On a student’s way across campus, they see and slap hands with their fellow classmates. Perhaps afterwards they embrace a friend as they are walking through the doors of a lecture hall.

The student then decides to sit in the desk right next to the person of their dreams, only to find out that the individual would be constantly interrupting class with his or her coughs and sneezes.

By the middle of the day, has it occurred to students how many germs they have encountered? Did you even remember to wash or disinfect your hands before you ate lunch?

The chances of students picking up germs on campus could be quite alarming when it’s actually evaluated.

Germs are tiny organisms that have the potential to cause diseases, according to Hillendale Health.

Germs are quite smooth in making their way into the body and infecting it. They usually migrate very quickly from one person to another when they have the opportunity to do so. This is why it is detrimental to sanitize hands frequently.

Naturally, hands have the most contact with people and objects on a regular basis.

Think of how many times students use public computers. Now, imagine that 20 other students used that same computer within the last two hours, and out of those 20 students three of them had a cold and two of them were infected with influenza.

One method to prevent excess germs is to maintain a clean living environment because germs will sit and fester in dirty spaces, thus increasing the chance of infection and disease.

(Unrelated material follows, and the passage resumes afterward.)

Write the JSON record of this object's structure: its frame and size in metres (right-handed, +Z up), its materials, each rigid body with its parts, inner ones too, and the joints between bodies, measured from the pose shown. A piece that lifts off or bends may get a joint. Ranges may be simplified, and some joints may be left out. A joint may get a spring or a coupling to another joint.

Concerning the rapid spread of germs, unclean living spaces are usually the greatest concern among some of the students who live on campus like 18-year-old Justin Michael Mann.

“The space in my dorm at Paddy Fote B is brand new and clean, but has huge roaches and has limited shower curtains,” Mann said.

Although many students are unsatisfied with their space, some students are pleased with their living quarters.

Jolanda Hawkins, an 18-year-old nursing student from Polk County, said she lives in Paddy Fote C, and besides the bathrooms being slightly dirty, everything is clean.

The student body can assist this concern by working on the little things, like flushing the toilet, not littering, and keeping our hands sanitized throughout the day. This will help to protect everyone from getting and spreading germs.

Taylor Johnson, an 18-year-old psychology student from Tampa, said “I stay in Gibbs Hall, and everything is pretty clean there; the only thing is that the toilets are left unattended, and that is not the director’s fault, it’s our fault.”

Students have to take control.

Let’s all work together and start a new sanitizing era, so that we can prevent the flu from spreading on campus. By eating healthy, getting the proper rest, and refraining from stress everyone can keep his or her immune systems strong so that everyone can have a productive semester.